▶ **Objective**
Repeat every line below exactly as it reads.

- - -

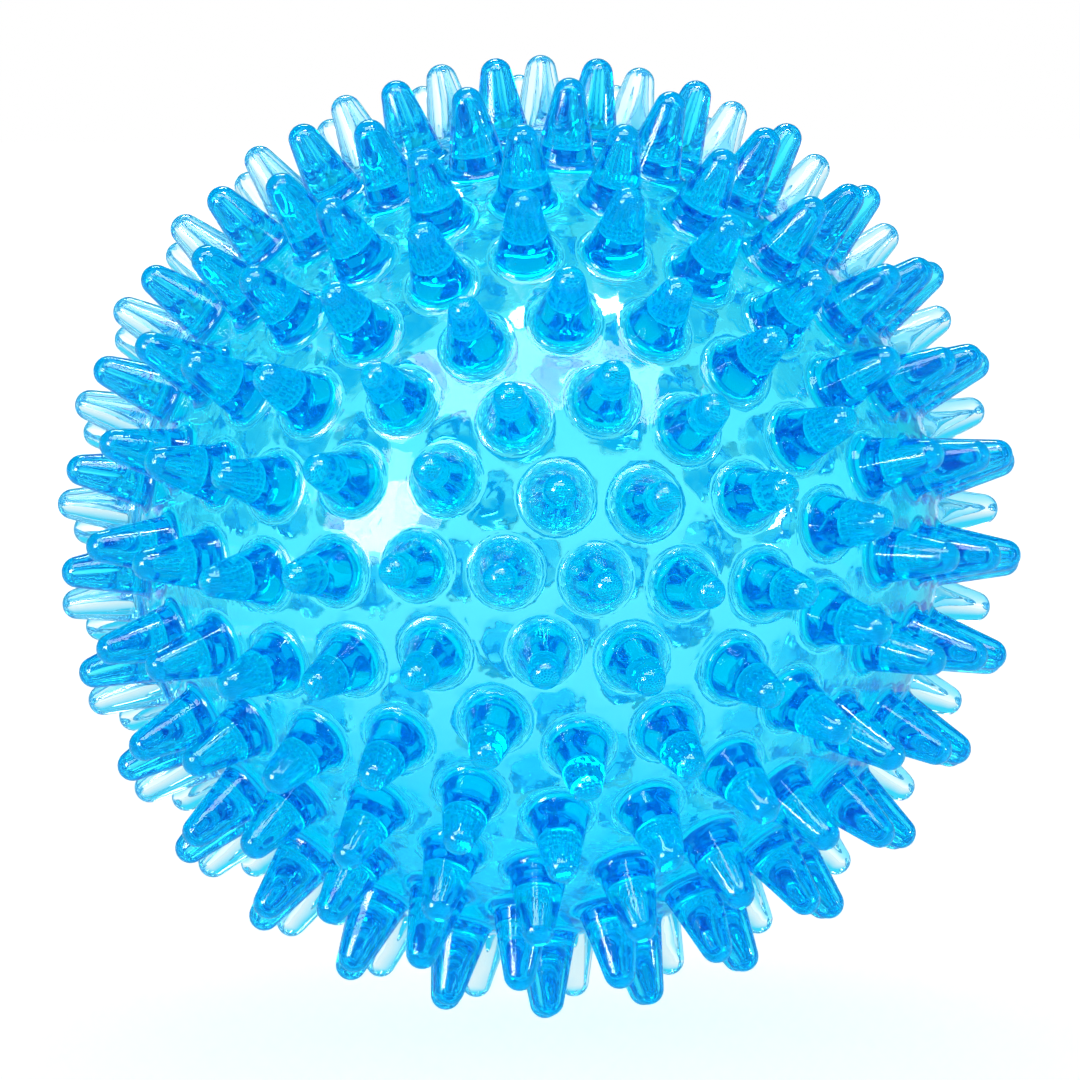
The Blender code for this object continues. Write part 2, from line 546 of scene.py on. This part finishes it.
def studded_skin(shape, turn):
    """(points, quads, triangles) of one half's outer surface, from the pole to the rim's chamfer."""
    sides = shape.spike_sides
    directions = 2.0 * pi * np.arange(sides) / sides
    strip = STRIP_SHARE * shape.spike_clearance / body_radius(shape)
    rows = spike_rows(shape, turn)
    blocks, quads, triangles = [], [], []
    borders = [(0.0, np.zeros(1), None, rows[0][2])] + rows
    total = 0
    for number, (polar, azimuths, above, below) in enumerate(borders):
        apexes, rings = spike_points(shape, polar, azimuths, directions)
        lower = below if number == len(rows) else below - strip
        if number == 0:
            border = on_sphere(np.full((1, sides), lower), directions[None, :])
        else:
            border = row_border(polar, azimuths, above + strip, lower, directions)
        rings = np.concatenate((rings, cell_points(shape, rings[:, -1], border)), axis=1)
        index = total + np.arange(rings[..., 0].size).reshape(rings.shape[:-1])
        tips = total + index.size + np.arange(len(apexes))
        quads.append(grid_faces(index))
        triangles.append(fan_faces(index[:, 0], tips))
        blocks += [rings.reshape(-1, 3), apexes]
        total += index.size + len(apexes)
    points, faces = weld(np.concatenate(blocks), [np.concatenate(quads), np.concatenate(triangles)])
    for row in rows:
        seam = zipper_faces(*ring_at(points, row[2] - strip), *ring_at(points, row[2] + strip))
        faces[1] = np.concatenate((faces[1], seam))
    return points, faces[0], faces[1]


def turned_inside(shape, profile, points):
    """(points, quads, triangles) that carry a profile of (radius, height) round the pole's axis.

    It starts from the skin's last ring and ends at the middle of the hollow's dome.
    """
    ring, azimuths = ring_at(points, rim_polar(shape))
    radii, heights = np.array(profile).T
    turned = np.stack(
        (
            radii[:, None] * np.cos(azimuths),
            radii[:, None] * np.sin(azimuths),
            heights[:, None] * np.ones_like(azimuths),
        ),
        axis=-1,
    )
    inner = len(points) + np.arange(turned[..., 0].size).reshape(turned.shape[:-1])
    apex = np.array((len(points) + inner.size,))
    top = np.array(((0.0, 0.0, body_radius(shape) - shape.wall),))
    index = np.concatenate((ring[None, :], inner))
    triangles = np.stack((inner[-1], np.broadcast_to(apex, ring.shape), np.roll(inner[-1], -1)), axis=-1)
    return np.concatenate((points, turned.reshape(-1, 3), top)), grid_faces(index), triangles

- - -

▶ **Task response**
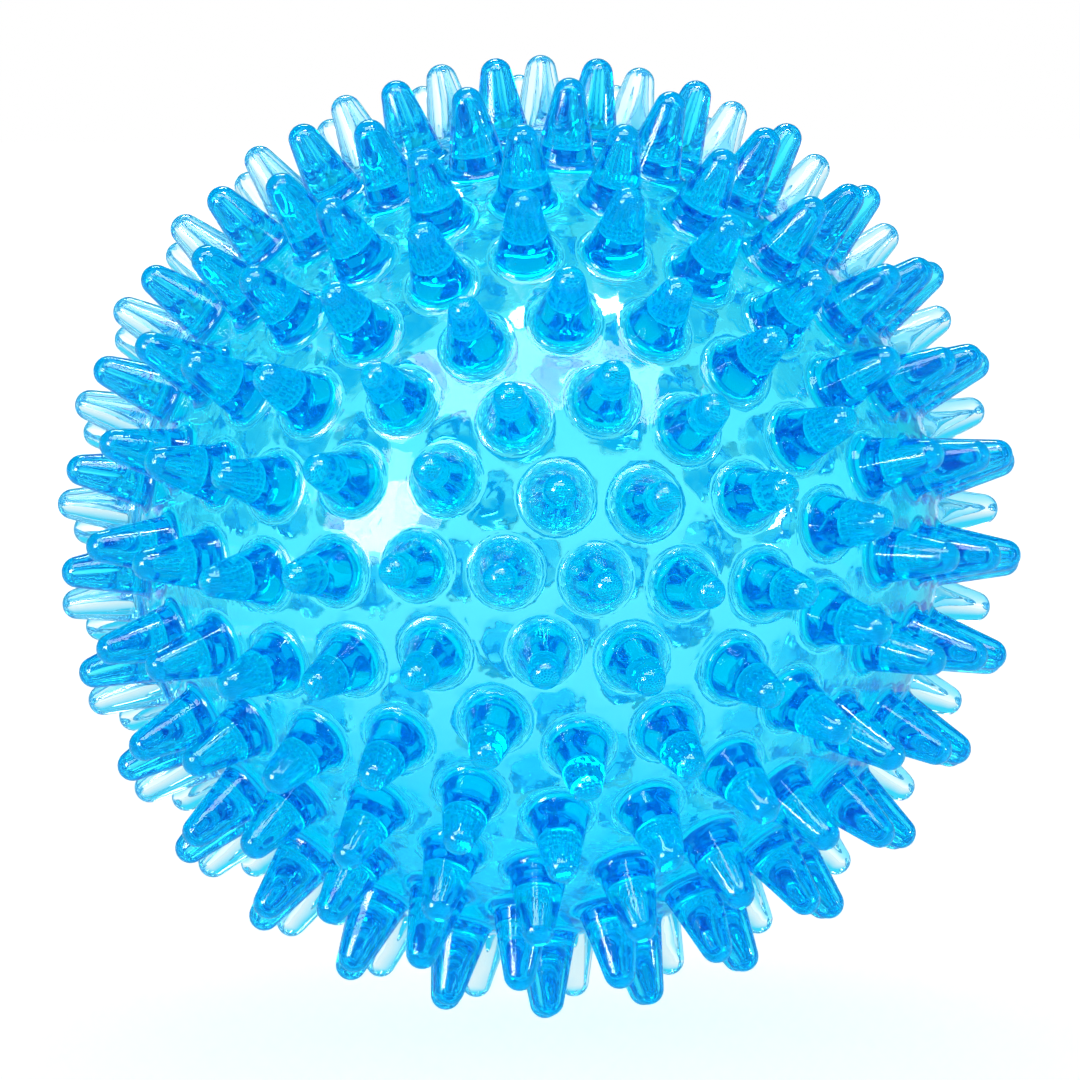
The Blender code for this object continues. Write part 2, from line 546 of scene.py on. This part finishes it.
def studded_skin(shape, turn):
    """(points, quads, triangles) of one half's outer surface, from the pole to the rim's chamfer."""
    sides = shape.spike_sides
    directions = 2.0 * pi * np.arange(sides) / sides
    strip = STRIP_SHARE * shape.spike_clearance / body_radius(shape)
    rows = spike_rows(shape, turn)
    blocks, quads, triangles = [], [], []
    borders = [(0.0, np.zeros(1), None, rows[0][2])] + rows
    total = 0
    for number, (polar, azimuths, above, below) in enumerate(borders):
        apexes, rings = spike_points(shape, polar, azimuths, directions)
        lower = below if number == len(rows) else below - strip
        if number == 0:
            border = on_sphere(np.full((1, sides), lower), directions[None, :])
        else:
            border = row_border(polar, azimuths, above + strip, lower, directions)
        rings = np.concatenate((rings, cell_points(shape, rings[:, -1], border)), axis=1)
        index = total + np.arange(rings[..., 0].size).reshape(rings.shape[:-1])
        tips = total + index.size + np.arange(len(apexes))
        quads.append(grid_faces(index))
        triangles.append(fan_faces(index[:, 0], tips))
        blocks += [rings.reshape(-1, 3), apexes]
        total += index.size + len(apexes)
    points, faces = weld(np.concatenate(blocks), [np.concatenate(quads), np.concatenate(triangles)])
    for row in rows:
        seam = zipper_faces(*ring_at(points, row[2] - strip), *ring_at(points, row[2] + strip))
        faces[1] = np.concatenate((faces[1], seam))
    return points, faces[0], faces[1]


def turned_inside(shape, profile, points):
    """(points, quads, triangles) that carry a profile of (radius, height) round the pole's axis.

    It starts from the skin's last ring and ends at the middle of the hollow's dome.
    """
    ring, azimuths = ring_at(points, rim_polar(shape))
    radii, heights = np.array(profile).T
    turned = np.stack(
        (
            radii[:, None] * np.cos(azimuths),
            radii[:, None] * np.sin(azimuths),
            heights[:, None] * np.ones_like(azimuths),
        ),
        axis=-1,
    )
    inner = len(points) + np.arange(turned[..., 0].size).reshape(turned.shape[:-1])
    apex = np.array((len(points) + inner.size,))
    top = np.array(((0.0, 0.0, body_radius(shape) - shape.wall),))
    index = np.concatenate((ring[None, :], inner))
    triangles = np.stack((inner[-1], np.broadcast_to(apex, ring.shape), np.roll(inner[-1], -1)), axis=-1)
    return np.concatenate((points, turned.reshape(-1, 3), top)), grid_faces(index), triangles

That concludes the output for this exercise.